• _TASK DETAILS_:
Reproduce, please, only the lines from the first line below to the line containing "thumb tab up.", inclusive.

• _RECORDS FOR THE TASK_:
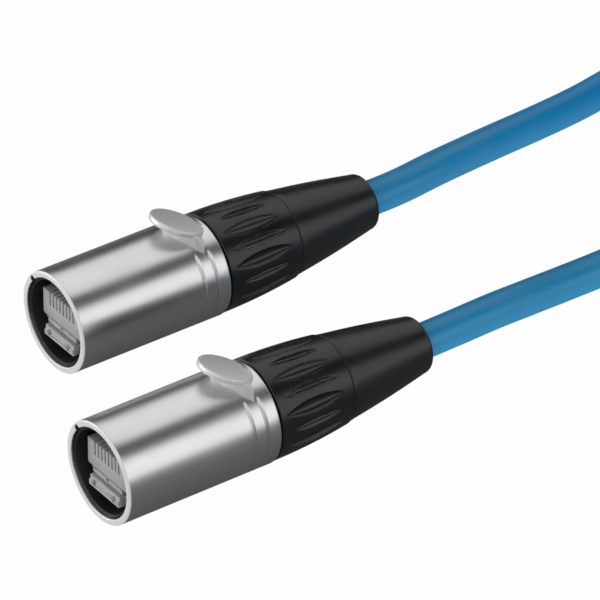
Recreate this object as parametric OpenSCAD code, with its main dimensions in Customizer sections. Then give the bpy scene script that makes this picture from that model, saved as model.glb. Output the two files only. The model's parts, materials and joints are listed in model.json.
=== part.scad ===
// Data cable with two round-shell connector carriers, its spare length tied in a hank.
// Each connector lies along X with its open mouth towards -X and its thumb tab up.

/* [Connector shell] */
// Outside diameter of the metal shell
shell_d = 19; // [18:0.5:24]
// Length of the metal shell
shell_len = 31.5; // [30.5:0.5:42]
// Wall of the shell at its open rim
shell_wall = 1.15; // [0.9:0.05:1.5]
// Rounding chamfer on the outside of the open rim
rim_edge = 0.3; // [0.1:0.1:0.6]
// Chamfer on the shell's rear edge
rear_edge = 0.5; // [0.2:0.1:0.8]
// Width of the keyway notch in the rim
key_w = 0.9; // [0.6:0.1:1.6]
// Depth of the keyway notch into the wall
key_depth = 0.75; // [0.4:0.05:0.8]
// Length of the keyway from the rim
key_len = 6; // [3:0.5:12]
// Angle of the keyway from straight up, towards +Y
key_angle = 47; // [20:1:70]
// Width of each finger groove
groove_w = 0.5; // [0.3:0.1:1]
// Depth of each finger groove
groove_depth = 0.2; // [0.1:0.05:0.4]
// Distance of the rear groove from the shell's rear edge
groove_rear = 2.8; // [2:0.1:4]
// Distance between the two grooves
groove_pitch = 2.7; // [1.5:0.1:4]

/* [Thumb tab] */
// Diameter of the raised oval pad
tab_d = 10; // [8:0.5:12]
// Thickness of the pad
tab_t = 1.1; // [0.8:0.1:2]
// Slope of the pad, front edge up
tab_slope = 24; // [20:1:40]
// Height of the pad's centre above the shell's axis
tab_z = 11.2; // [10.2:0.1:12]
// Distance of the pad's centre from the shell's rear edge
tab_rear = 5.1; // [5:0.1:9]
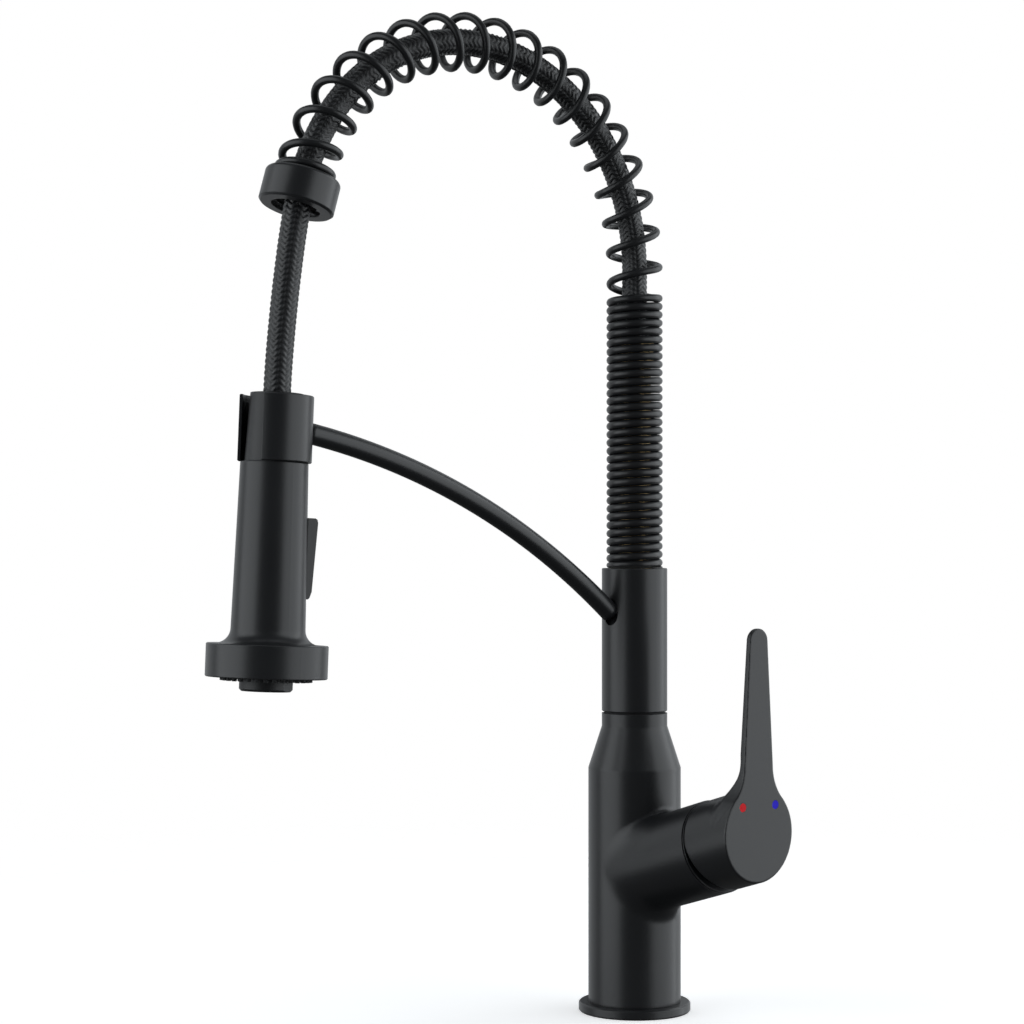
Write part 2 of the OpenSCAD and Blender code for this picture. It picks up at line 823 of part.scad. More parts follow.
module holder_clip() {
    color("#2b2d30")
        difference() {
            on_wand()
                difference() {
                    turned(-clip_top - clip_h, -clip_top, clip_r, clip_in, 0.4);
                    rotate([0, 0, -90]) translate([0, 0, -clip_h - 5])
                        linear_extrude(height = clip_h + 10)
                            polygon([
                                [0, 0], 40 * [cos(clip_open), -sin(clip_open)],
                                40 * [cos(clip_open), sin(clip_open)]]);
                }
            at_arm_end() cylinder(h = 24, r = arm_bolt_r + 0.1, center = true);
        }
}

module holder_screw() {
    color("#8e9092")
        at_arm_end() {
            translate([0, 0, -10]) cylinder(h = 11 + clip_wall, r = arm_bolt_r);
            translate([0, 0, clip_wall + 0.5]) cylinder(h = 1, r = 3.4);
        }
}

module dock_magnet() {
    color("#8e9092")
        on_wand()
            intersection() {
                translate([0, clip_in - 1.2, -clip_mid - 8.5]) rotate([-90, 0, 0])
                    cylinder(h = 5, r = 3.8);
                translate([0, 0, -60]) cylinder(h = 60, r = clip_in - slip);
            }
}

module spring_collar() {
    round_r = 2;
    lip_in = coil_r + wire_d / 2 + 0.5;
    color("#2b2d30")
        on_collar()
            difference() {
                union() {
                    rotate_extrude()
                        difference() {
                            polygon([
                                [5, 0], [lip_in, 0], [lip_in, -collar_lip],
                                [collar_d / 2, -collar_lip], [collar_d / 2, collar_h - 1],
                                [collar_d / 2 - 1, collar_h], [5, collar_h]]);
                            difference() {
                                translate([collar_d / 2 - round_r, -collar_lip - 1])
                                    square([round_r + 1, round_r + 1]);
                                translate([collar_d / 2 - round_r, round_r - collar_lip])
                                    circle(r = round_r);
                            }
                        }
                    translate([0, 0, -4]) cylinder(h = 5, r = coil_in - 0.35);
                }
                translate([0, 0, -10]) cylinder(h = 40, r = hose_r + 1.2);
                translate([0, 0, collar_h - 6]) cylinder(h = 10, r = coil_in + 0.95);
            }
}

module collar_guide() {
    color("#151515")
        on_collar()
            ring(collar_h - 6 + seat_gap, collar_h - 3, coil_in + 0.9, hose_r + 0.65);
}

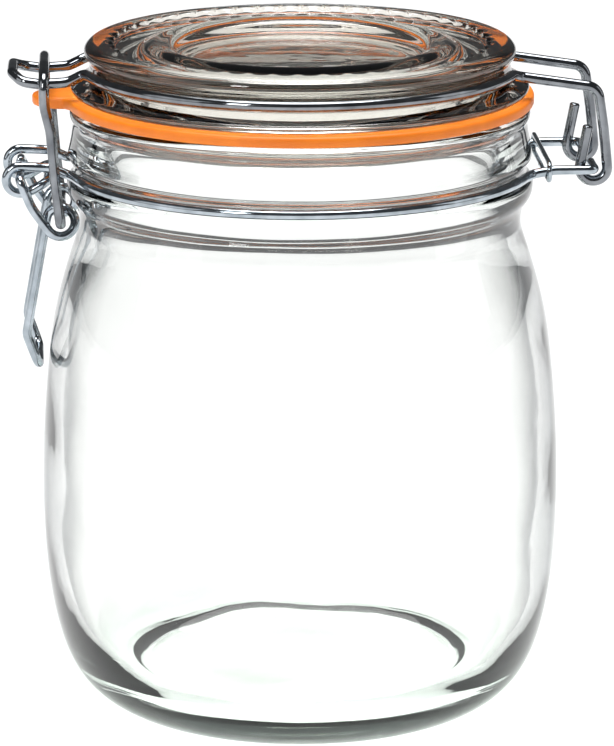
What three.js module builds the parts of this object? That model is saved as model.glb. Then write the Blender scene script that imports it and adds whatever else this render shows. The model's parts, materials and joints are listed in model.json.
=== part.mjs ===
// Wire-bail clamp jar: a glass preserving jar whose glass lid is hinged on one side and
// pulled down on a rubber gasket by an over-centre wire lever on the other.
//
// Frame: millimetres, +Z up. The origin is on the jar's axis, on the surface it stands on.
// +X points to the hinge and -X to the clasp. The XZ plane is the plane of symmetry.
// The jar is drawn closed and latched. All hinge axes run along Y.

import * as THREE from 'three';

// ---------------------------------------------------------------- driving dimensions

const GAP = 0.3; // clearance left between pieces that touch
const HEAVY_WIRE = 2.1; // diameter of the lid wire and the bail link
const LIGHT_WIRE = 1.9; // diameter of the neck wire and the lever
const CLIP_WIRE = 1.0; // diameter of the ring clip

const BODY_R = 52.7; // widest radius of the glass body
const RIM_Z = 122.2; // top of the jar's rim
const MOUTH_R = 41; // inner radius of the mouth
const WALL = 3.8; // glass thickness of the body
const GROOVE_R = 45.4; // bottom of the groove that holds the neck wire
const NECK_WIRE_Z = 109.6; // height of the neck wire and its groove

const GASKET_T = 2.2;
const GASKET_R = 46.9;
const SPIGOT_R = 39.9; // the lid's inner ring, which the gasket sits round
const SPIGOT_DEPTH = 8.2; // how far the ring reaches down into the mouth
const TAB_END_X = -53.6; // tip of the gasket's pull tab
const TAB_HALF_W = 6;

const LID_R = 43.2; // upper disc of the lid
const FLANGE_R = 45.9; // lower flange of the lid, which presses on the gasket
const LID_H = 10.1; // flange underside to the top of the lid's rim
const LID_GROOVE_R = 42.2; // bottom of the groove that holds the lid wire
const LID_WIRE_Z = 130;

const NOSE_Y = 8.7; // half the spread of the lid wire's clasp loop
const EYE_Y = 8.6; // half the spread of the neck wire's two eyes
const ARM_Y = 11; // half the spread of the lever's arms, outside the eyes
const HANDLE_Y = 8.6; // half the spread of the lever's handle
const LINK_Y = 13.4; // half the spread of the bail link's legs, outside the arms
const LINK_TOP_Z = 134; // height of the bail link's bar over the nose
const HINGE_ARM_Y = 11.3; // half the spread of the lid wire's hinge hooks
const STRAND_Y = 13.7; // half the spread of the neck wire's hinge strands

const HINGE = { x: 58, z: 110.7 }; // hinge pins, which the lid turns on
const EYE = { x: -56.2, z: 108.8, r: 2.7 }; // centre line of an eye
const LEVER_PIN = { x: EYE.x, z: EYE.z + 0.5 }; // lever pins, pulled up in the eyes
const ELBOW = { x: -53.9, z: 103.5 }; // where the lever's arms bow outwards
const COIL = { x: -48.2, z: 100.5, r: 2.85 }; // lever coils, which the link turns in
const KINK = { x: -55.4, z: 77.2 }; // where the handle bends in towards the jar
const TIP = { x: -53, z: 70.5 }; // end of the handle

// ---------------------------------------------------------------- fineness of the mesh

const LATHE_SIDES = 48;
const WIRE_SIDES = 8;
const HOOP_STEP = (2 * Math.PI) / LATHE_SIDES;
const BEND_STEP = Math.PI / 7;

const GASKET_Z = RIM_Z + GAP;
const LID_Z = GASKET_Z + GASKET_T + GAP;

// ---------------------------------------------------------------- materials

const glass = () => new THREE.MeshStandardMaterial({
  color: 0xdfe9e4,
  roughness: 0.05,
  metalness: 0,
  transparent: true,
  opacity: 0.35,
});

const rubber = () => new THREE.MeshStandardMaterial({
  color: 0xf07a1c,
  roughness: 0.55,
  metalness: 0,
});

const zincWire = () => new THREE.MeshStandardMaterial({
  color: 0xb4b8bc,
  roughness: 0.3,
  metalness: 1,
});

// ---------------------------------------------------------------- shape helpers

// A point in space.
const at = (x, y, z) => new THREE.Vector3(x, y, z);

// A corner of a wire's route, bent to a centre-line radius.
const bend = (x, y, z, radius) => ({ point: at(x, y, z), radius });

// The mirror image of a route in the XZ plane, run the other way.
function mirrored(route) {
  return route.map((p) => at(p.x, -p.y, p.z)).reverse();
}

// Stations along straight runs between corners, with an arc at each inner corner.
function bentRoute(corners) {
  const stations = [corners[0].point];
  for (let i = 1; i < corners.length - 1; i += 1) {
    const { point, radius } = corners[i];
    const back = corners[i - 1].point.clone().sub(point).normalize();
    const ahead = corners[i + 1].point.clone().sub(point).normalize();
    const half = back.angleTo(ahead) / 2;
    const turn = Math.PI - 2 * half;
    const middle = back.clone().add(ahead).normalize();
    const centre = point.clone().addScaledVector(middle, radius / Math.sin(half));
    const first = point.clone().addScaledVector(back, radius / Math.tan(half)).sub(centre);
    const last = point.clone().addScaledVector(ahead, radius / Math.tan(half)).sub(centre);
    const steps = Math.max(1, Math.ceil(turn / BEND_STEP));
    for (let k = 0; k <= steps; k += 1) {
      const a = (turn * k) / steps;
      const station = centre.clone();
      station.addScaledVector(first, Math.sin(turn - a) / Math.sin(turn));
      station.addScaledVector(last, Math.sin(a) / Math.sin(turn));
      stations.push(station);
    }
  }
  stations.push(corners[corners.length - 1].point);
  return stations;
}

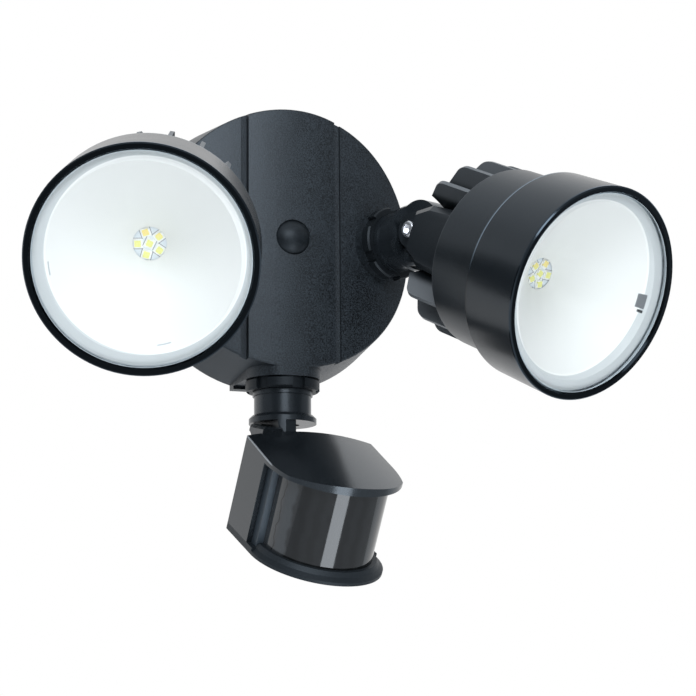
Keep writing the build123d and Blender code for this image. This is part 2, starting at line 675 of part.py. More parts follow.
def head_housing():
    mouth = housing_mouth()
    shoulder = BEZEL_LENGTH - DRUM_STEP
    inner_r = REFLECTOR_FLANGE_R - REFLECTOR_LEDGE
    rear_bore = DRUM_REAR_R - DRUM_WALL
    floor = DRUM_REAR - OVERCUT
    drum = turned([
        (inner_r, mouth),
        (LENS_R, mouth),
        (LENS_R, shoulder),
        (DRUM_FRONT_R, shoulder),
        (DRUM_REAR_R, DRUM_REAR),
        (FIN_FLOOR_R, DRUM_REAR),
        (FIN_FLOOR_R, DRUM_REAR + FIN_FLOOR_THICK),
        (0, DRUM_REAR + FIN_FLOOR_THICK),
        (0, BOARD_PLANE + LED_BOARD_THICK),
        (CORE_R, BOARD_PLANE + LED_BOARD_THICK),
        (CORE_R, floor),
        (rear_bore, floor),
        (rear_bore, shoulder - DRUM_WALL),
        (inner_r, shoulder - 2 * DRUM_WALL),
    ])
    hub = turned([(0, DRUM_REAR), (HUB_R, DRUM_REAR), (HUB_R, HUB_BACK), (0, HUB_BACK)])
    step = 360.0 / FIN_COUNT
    kept = [index for index in range(FIN_COUNT) if min(index, FIN_COUNT - index) > FIN_SKIP]
    fins = [Pos(HEAD_OFFSET, 0, 0) * Rot(0, step * index, 0) * fin() for index in kept]
    housing = drum + hub + fins
    housing -= rod_x(SWING_R, -FLANGE_R - FREE_GAP, HEAD_OFFSET + 2 * FIN_OUTER_R)
    drum_y = station(DRUM_REAR)
    outline = [(-EAR_STEP, EAR_STEP_HALF), (-EAR_SHOULDER, EAR_SHOULDER_HALF), (drum_y + OVERCUT, EAR_HALF)]
    housing += hinge_ear(drum_y, outline, EAR_BEVEL)
    return one_piece(housing - hinge_bore())


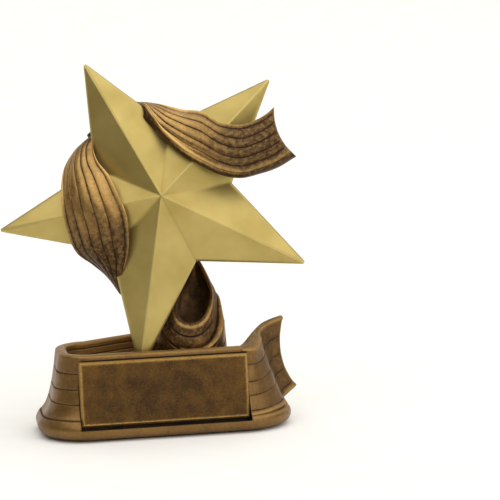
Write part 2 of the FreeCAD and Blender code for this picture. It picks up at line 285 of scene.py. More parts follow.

• _EXPECTED OUTPUT_:
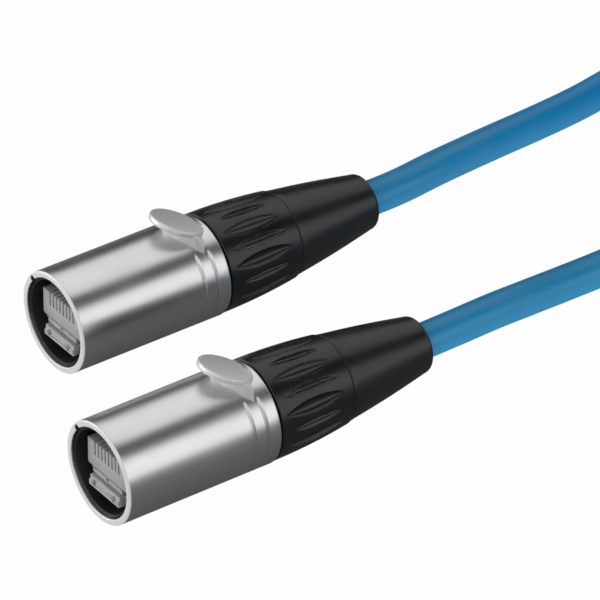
Recreate this object as parametric OpenSCAD code, with its main dimensions in Customizer sections. Then give the bpy scene script that makes this picture from that model, saved as model.glb. Output the two files only. The model's parts, materials and joints are listed in model.json.
=== part.scad ===
// Data cable with two round-shell connector carriers, its spare length tied in a hank.
// Each connector lies along X with its open mouth towards -X and its thumb tab up.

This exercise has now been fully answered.